Siapa pun ASN tersebut, baik itu anggota TNI dan Polri aktif, pejabat negara, pejabat daerah, ASN dan Kepala Desa, agar jangan sekali-kali melakukan politik praktis dengan mendukung atau mengampanyekan salah satu pasangan peserta Pilkada 2024.
“Anggota TNI/Polri, pejabat negara, pejabat daerah, ASN, dan Kepala Desa harus netral di Pilkada.
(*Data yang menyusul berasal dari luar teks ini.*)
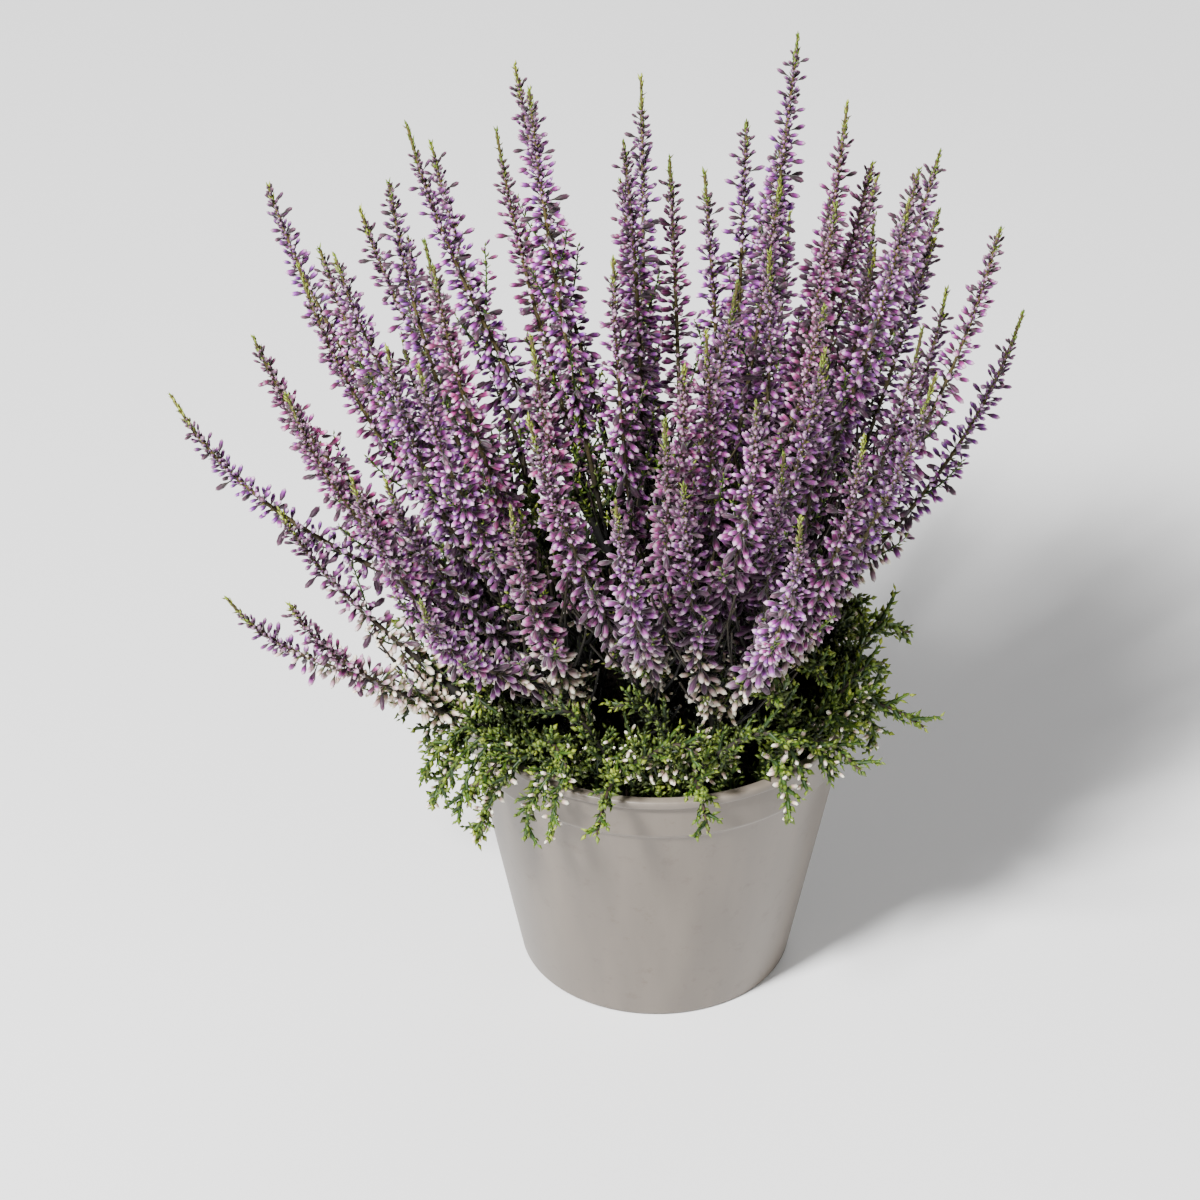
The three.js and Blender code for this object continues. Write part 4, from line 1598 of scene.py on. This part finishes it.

Melanggar netralitas, siap-siap dipidana,” kata Lolly dalam keterangannya yang dikutip Holopis.com, Rabu (20/11).
Dalil larangan ASN berpolitik praktis tersebut termaktub di dalam Putusan Mahkamah Konstitusi (MK) Nomor 136/PUU-XXII/2024. Di mana MK menetapkan bagi para pelanggar Pasal 71 UU Nomor 1 Tahun 2015 tentang Pilkada dapat dikenakan sanksi tegas.
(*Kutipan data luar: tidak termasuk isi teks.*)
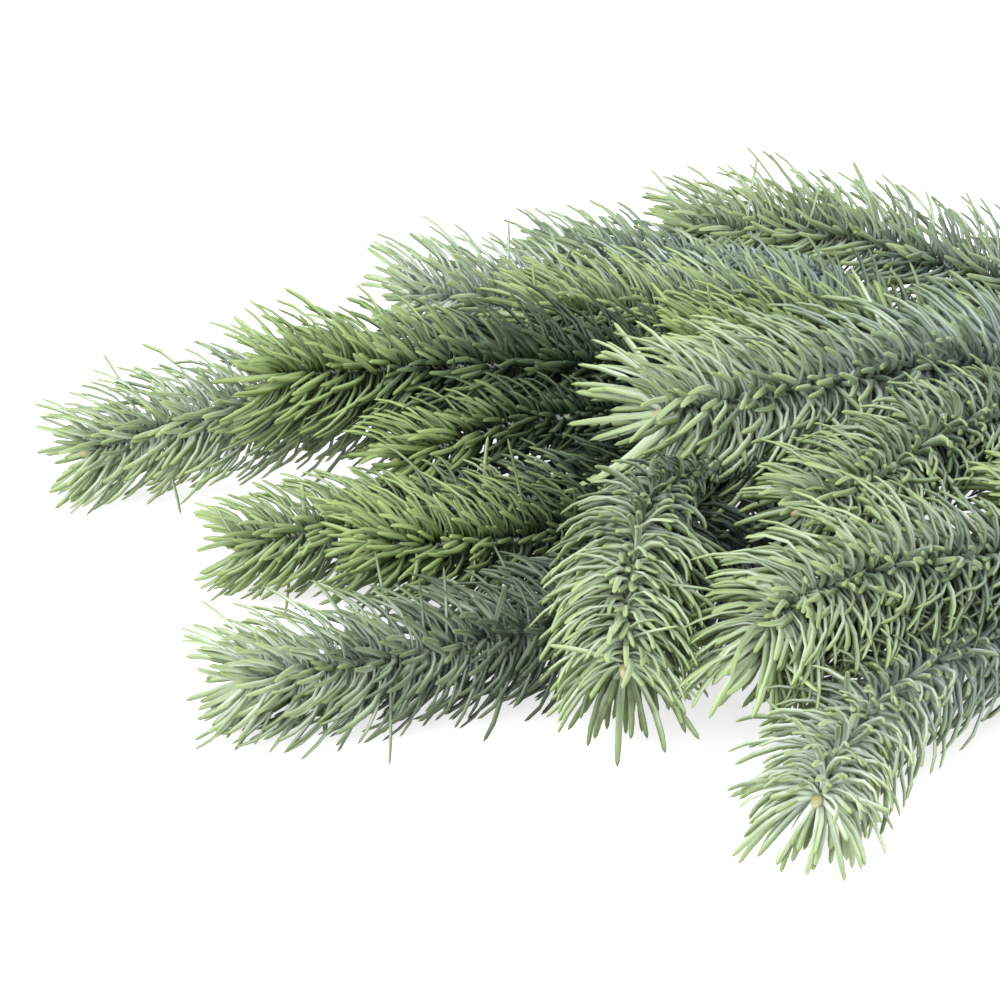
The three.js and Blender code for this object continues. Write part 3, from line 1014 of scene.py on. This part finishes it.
class SPRUCE_OT_shoots(bpy.types.Operator):
    """Grow every needled shoot on its twig, in place of its plain solid"""

    bl_idname = "spruce.shoots"
    bl_label = "Needled Shoots"

    def execute(self, context):
        sizes = context.scene.spruce_sizes
        self.colours = context.scene.spruce_colours
        self.needle = needle_shape()
        self.inner = Shape(rod("inner needle shape", 5, INNER_PROFILE, pointed=True))
        rings = [(k / TWIG_RINGS, 1) for k in range(TWIG_RINGS + 1)]
        self.twig = Shape(rod("twig shape", TWIG_SIDES, rings, pointed=False))
        self.bud = Shape(rod("bud shape", 10, BUD_PROFILE, pointed=True))
        self.twig_finish = twig_material(self.colours)
        self.bud_finish = bud_material(self.colours)
        grown, filling = {}, {}
        for number, (name, shoot) in enumerate(SHOOTS.items()):
            draw = np.random.default_rng(sizes.seed + number)
            rail = SHOOT_RAILS[name]
            needles = grow(rail, sizes, shoot, 0, draw)
            add_strays(needles, shoot)
            grown[name] = make_room(name, rail, needles)
            filling[name] = make_room(name, rail, grow_inner(rail, sizes, shoot, draw))
            brush = make_room(name, rail, grow_brush(rail, sizes, shoot, draw))
            grown[name] = together(grown[name], brush)
        lines = [bent_needles(SHOOT_RAILS[name], needles)[0] for name, needles in grown.items()]
        openness = Openness(np.concatenate(lines).reshape(-1, 3))
        for name in SHOOTS:
            self.add_shoot(name, grown[name], filling[name], openness, sizes)
        return {"FINISHED"}

    def add_shoot(self, name, grown, filling, openness, sizes):
        rail = SHOOT_RAILS[name]
        points, values = needles_of(rail, grown, openness, sizes, self.needle)
        inner_points, inner_values = needles_of(rail, filling, openness, sizes, self.inner)
        inner_values["sky"] = inner_values["sky"] - INNER_SHADE
        twig_points = rod_along(rail, self.twig, 0, rail.length, twig_radius)
        bud_points = rod_along(
            rail, self.bud, rail.length - BUD_SUNK, rail.length + BUD_LENGTH, bud_radius
        )
        plain = {"along": 0.0, "age": 0.5, "tone": 0.5, "across": 0.0, "outer": 0.0, "below": 0.0}
        twig_values = {**plain, "sky": openness.at(twig_points)}
        bud_values = {**plain, "sky": openness.at(bud_points)}
        layers = [
            layer_of(self.needle, points, values, chart_cells(len(points), 24, 1, 0.3)),
            layer_of(self.inner, inner_points, inner_values, chart_cells(len(inner_points), 32, 0.29, 0.1)),
            layer_of(self.twig, twig_points, twig_values, np.array([[0.002, 0.002, 0.9, 0.09]])),
            layer_of(self.bud, bud_points, bud_values, np.array([[0.91, 0.005, 0.085, 0.085]])),
        ]
        mesh = mesh_of(name, layers, (0, 0, 1, 2))
        finish = needle_material(self.colours, SHOOTS[name])
        made = piece_of("needled_" + name, mesh, [finish, self.twig_finish, self.bud_finish])
        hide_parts(name)


class SPRUCE_OT_stems(bpy.types.Operator):
    """Model the bare stems with their bark and leaf pegs, in place of their plain solids"""

    bl_idname = "spruce.stems"
    bl_label = "Woody Stems"

    def execute(self, context):
        finish = bark_material(context.scene.spruce_colours)
        draw = np.random.default_rng(context.scene.spruce_sizes.seed + 100)
        peg = Shape(rod("peg shape", 5, PEG_PROFILE, pointed=True))
        for name, stem in STEMS.items():
            rail = STEM_RAILS[name]
            radii = np.array(stem.get("radii", SIDE_STEM_RADII)) * MM
            trunk, points = ringed_trunk(rail, radii, draw)
            pegs = leaf_pegs(rail, radii, peg)
            layers = [
                layer_of(trunk, points, {}, np.array([[0.002, 0.32, 0.996, 0.676]])),
                layer_of(peg, pegs, {}, chart_cells(len(pegs), 24, 0.3)),
            ]
            mesh = mesh_of(name, layers, (0, 0))
            made = piece_of("bark_" + name, mesh, [finish])
            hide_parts(name)
        return {"FINISHED"}


# Where the photograph was taken from, and the white studio around it.
ELEVATION = math.radians(28)
DISTANCE = 0.95
AIM = (0, 69, 45)
PHOTO_LENS = 114  # lens for a 36 mm wide sensor, from the photograph's framing
SKY_STRENGTH = 1.45
LIGHT_AIM = (0, 0, 0.03)


class SPRUCE_OT_stage(bpy.types.Operator):
    """Set out the pale table, the soft light and the camera at the photograph's angle"""

    bl_idname = "spruce.stage"
    bl_label = "Table, Light and Camera"

    def execute(self, context):
        colours = context.scene.spruce_colours
        deselect_all()
        bpy.ops.mesh.primitive_plane_add(size=12)
        floor = context.object
        floor.name = "table"
        floor.data.materials.append(floor_material(colours))
        self.add_camera(context)
        self.add_lights(context)
        return {"FINISHED"}

    def add_camera(self, context):
        back = Vector((0, -math.cos(ELEVATION), math.sin(ELEVATION)))
        place = Vector(in_frame(AIM)) + back * DISTANCE
        bpy.ops.object.camera_add(location=place, rotation=(math.pi / 2 - ELEVATION, 0, 0))
        camera = context.object
        camera.data.sensor_width = 36
        camera.data.lens = PHOTO_LENS
        camera.data.clip_start = 0.01
        context.scene.camera = camera

    def add_lights(self, context):
        world = bpy.data.worlds.new("white studio")
        context.scene.world = world
        world.use_nodes = True
        sky = world.node_tree.nodes["Background"].inputs
        sky["Color"].default_value = (1, 1, 1, 1)
        sky["Strength"].default_value = SKY_STRENGTH
        self.area_light("soft box above", (-0.4, -0.7, 0.95), 1.2, 14)
        self.area_light("soft box left", (-0.9, -0.5, 0.6), 0.8, 6)
        context.scene.view_settings.view_transform = "Standard"

    def area_light(self, name, place, size, power):
        towards = Vector(LIGHT_AIM) - Vector(place)
        rotation = towards.to_track_quat("-Z", "Y").to_euler()
        bpy.ops.object.light_add(type="AREA", location=place, rotation=rotation)
        light = bpy.context.object
        light.name = name
        light.data.size = size
        light.data.energy = power


class SPRUCE_PT_branch(bpy.types.Panel):
    """Lists the branch's pieces, sizes and colours"""

    bl_idname = "SPRUCE_PT_branch"
    bl_label = "Spruce Branch"
    bl_space_type = "VIEW_3D"
    bl_region_type = "UI"
    bl_category = "Spruce"

    def draw(self, context):
        for operator in PIECES:
            self.layout.operator(operator.bl_idname)
        for group in (context.scene.spruce_sizes, context.scene.spruce_colours):
            for key in group.__annotations__:
                self.layout.prop(group, key)


PIECES = (SPRUCE_OT_stems, SPRUCE_OT_shoots, SPRUCE_OT_stage)
CLASSES = (SpruceSizes, SpruceColours, *PIECES, SPRUCE_PT_branch)


def register():
    for cls in CLASSES:
        bpy.utils.register_class(cls)
    bpy.types.Scene.spruce_sizes = bpy.props.PointerProperty(type=SpruceSizes)
    bpy.types.Scene.spruce_colours = bpy.props.PointerProperty(type=SpruceColours)


def unregister():
    del bpy.types.Scene.spruce_colours
    del bpy.types.Scene.spruce_sizes
    for cls in reversed(CLASSES):
        bpy.utils.unregister_class(cls)


def main():
    register()
    bpy.ops.spruce.stage()
    bpy.ops.spruce.stems()
    bpy.ops.spruce.shoots()


if __name__ == "__main__":
    main()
“Mahkamah Konstitusi mengabulkan permohonan untuk menambahkan frasa “TNI/Polri” dan “Pejabat Daerah” dalam Pasal 188 UU Pilkada Nomor 1 Tahun 2015. Kini setia pejabat yang melanggar ketentuan Pasal 71 dapat dikenakan sanksi,” ujarnya.
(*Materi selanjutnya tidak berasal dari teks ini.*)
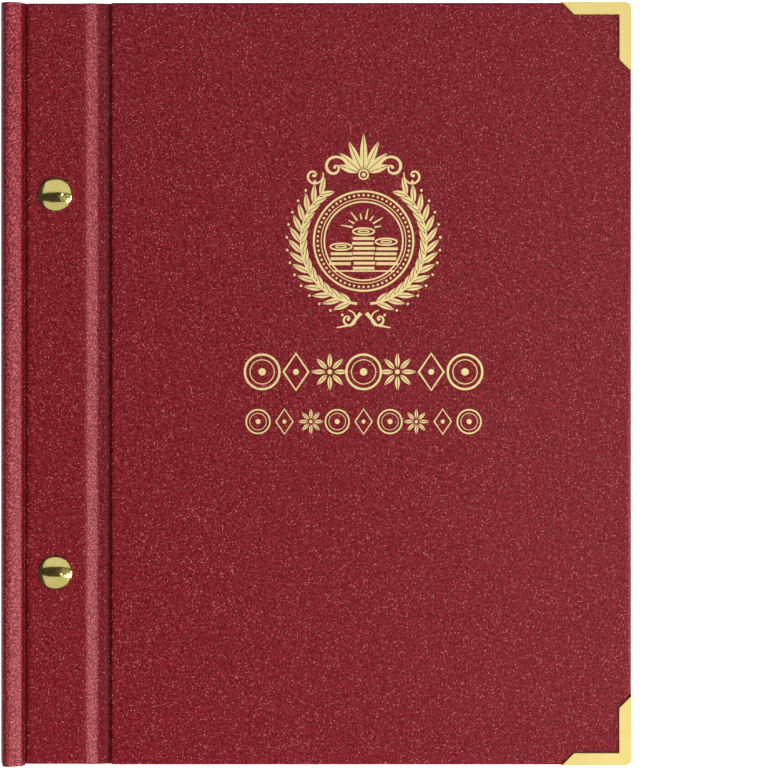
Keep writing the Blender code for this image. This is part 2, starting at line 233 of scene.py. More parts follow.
def post_metal():
    """Polished yellow brass."""
    made, tree, shader = principled("post_metal", (0.97, 0.82, 0.27), 0.07, 1.0)
    places = object_coordinates(tree)
    smears = noise(tree, places, 0.9, 3.0)
    tree.links.new(ramp(tree, smears, 0.35, 0.75, 0.08, 0.16), shader.inputs["Roughness"])
    clouds = ramp(tree, noise(tree, places, 0.5), 0.3, 0.7)
    tint = blend_colours(tree, clouds, (0.95, 0.78, 0.21), (0.99, 0.87, 0.33))
    tree.links.new(tint, shader.inputs["Base Color"])
    bump(tree, shader, smears, 0.05, 0.0001)
    return made


def foil():
    """Pale gold stamping foil that takes a little of the grain under it."""
    made, tree, shader = principled("foil", (0.74, 0.61, 0.27), 0.4, 0.45)
    places = object_coordinates(tree)
    fine = noise(tree, places, 2.2, 2.0)
    tint = blend_colours(tree, ramp(tree, fine, 0.3, 0.7), (0.68, 0.55, 0.235), (0.80, 0.665, 0.305))
    tree.links.new(tint, shader.inputs["Base Color"])
    tree.links.new(ramp(tree, fine, 0.3, 0.7, 0.3, 0.46), shader.inputs["Roughness"])
    bump(tree, shader, fine, 0.15, 0.0001)
    return made


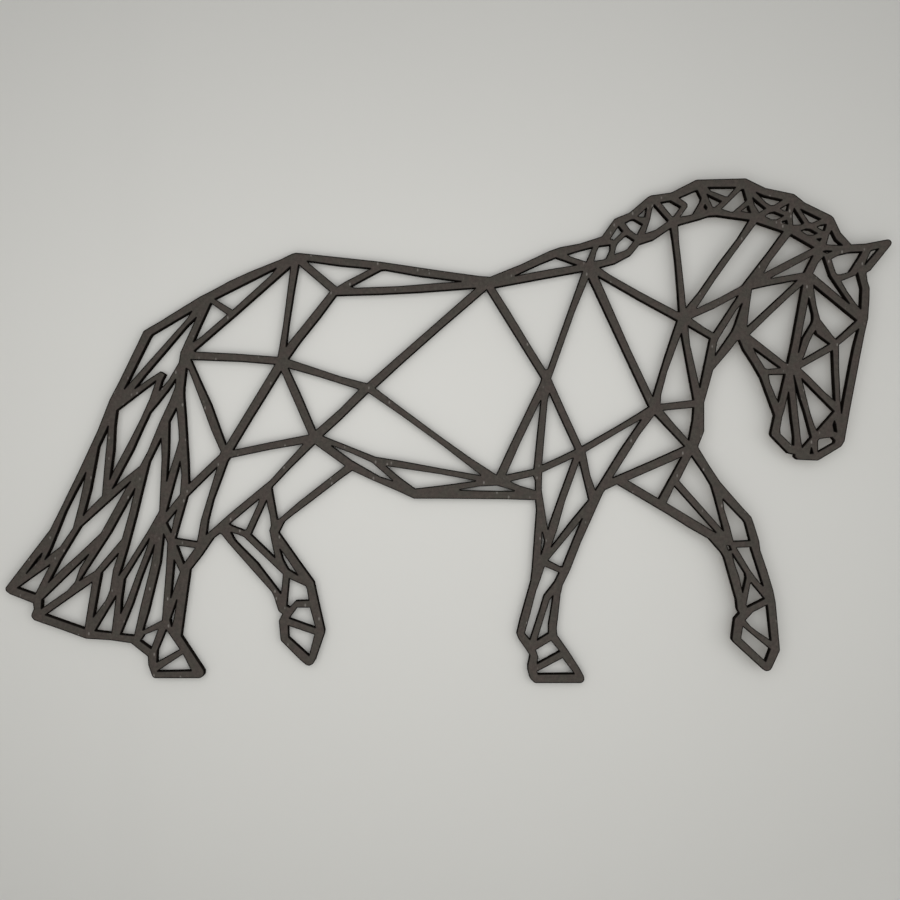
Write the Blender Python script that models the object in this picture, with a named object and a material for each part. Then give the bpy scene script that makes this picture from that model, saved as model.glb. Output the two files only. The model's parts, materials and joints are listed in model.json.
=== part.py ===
"""Geometric horse: a flat figure cut from one sheet, its body a web of straight bars.

Metres, +Z up, front face towards -Y, head towards +X. The back face lies in the
plane Y = 0 and the origin is on it, in the middle of the broad web at the back.
The figure is drawn as one outline and the windows cut through it, in drawing units
counted rightwards and downwards. One drawing unit becomes
FIGURE_LENGTH / DRAWN_LENGTH metres, so the whole drawing follows FIGURE_LENGTH.
The drawing gives the edge of the flat face, and the sheet reaches CUT_LIP beyond it.
"""

import math

import bmesh
import bpy
from mathutils import Vector
from mathutils.geometry import delaunay_2d_cdt

FIGURE_LENGTH = 0.400
SHEET_THICKNESS = 0.0030
CUT_LIP = 0.00012
OUTER_CORNER_RADIUS = 0.0018

DRAWN_LENGTH = 886.5
DRAWN_ORIGIN = (485.0, 282.5)
CORNER_STEPS = 3
TIP_REACH = 1.6

UNIT = FIGURE_LENGTH / DRAWN_LENGTH

# The outer edge, once round the figure from the tip of the tail over the back.
TAIL_EDGE = [
    (33, 603), (10, 594), (6, 591), (5.5, 588), (27, 560), (50, 530), (60, 510), (79.5, 470),
    (98, 430), (109.8, 399.7), (120.1, 380), (140.2, 338.6), (143.5, 331.4), (145.5, 330),
    (160, 321.6), (178.6, 310), (200, 296.8),
]
BACK_EDGE = [
    (212, 290.8), (230, 281), (250, 271.9), (280, 259.9), (292, 254), (296, 253),
    (301, 253.4), (340, 257.6), (380, 261.9), (440, 270.8), (480, 276.3), (490, 277), (500, 273),
    (520, 265), (550, 251), (560, 247.5),
]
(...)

Bunyi Pasal 71 UU Pilkada ;
(1) Pejabat negara, pejabat aparatur sipil negara, dan Kepala Desa atau sebutan lain/Lurah dilarang membuat keputusan dan/atau tindakan yang menguntungkan atau merugikan salah satu calon selama masa Kampanye.
(2) Petahana dilarang melakukan penggantian pejabat 6 (enam) bulan sebelum masa jabatannya berakhir.
(3) Petahana dilarang menggunakan program dan kegiatan Pemerintahan Daerah untuk kegiatan Pemilihan 6 (enam) bulan sebelum masa jabatannya berakhir.
(4) Dalam hal petahana melakukan hal sebagaimana dimaksud pada ayat (2) dan ayat (3), petahana dikenai sanksi pembatalan sebagai calon oleh KPU Provinsi atau KPU Kabupaten/Kota.
Sementara bunyi di dalam Pasal 188 UU Pilkada ;
Setiap pejabat negara, pejabat Aparatur Sipil Negara, dan Kepala Desa atau sebutan lain/Lurah yang dengan sengaja melanggar ketentuan sebagaimana dimaksud dalam Pasal 71, dipidana dengan pidana penjara paling singkat 1 (satu) bulan atau paling lama 6 (enam) bulan dan/atau denda paling sedikit Rp600.000,00 (enam ratus ribu rupiah) atau paling banyak Rp6.000.000,00 (enam juta rupiah).
Kemudian terdapat penambahan frasa pasca putusan MK terhadap Pasal 188 menjadi ;
Setiap pejabat negara, pejabat daerah, anggota TNI/Polri, aparatur sipil negara, dan kepala desa atau sebulan lain/Lurah yang dengan sengaja melanggar ketentuan sebagaimana dimaksud dalam Pasal 71, dipidana dengan pidana penjara paling singkat 1 (satu) bulan atau paling lama 6 (enam) bulan dan/atau denda paling sedikit Rp600.000,00 (enam ratus ribu rupiah) atau paling banyak Rp6.000.000,00 (enam juta rupiah).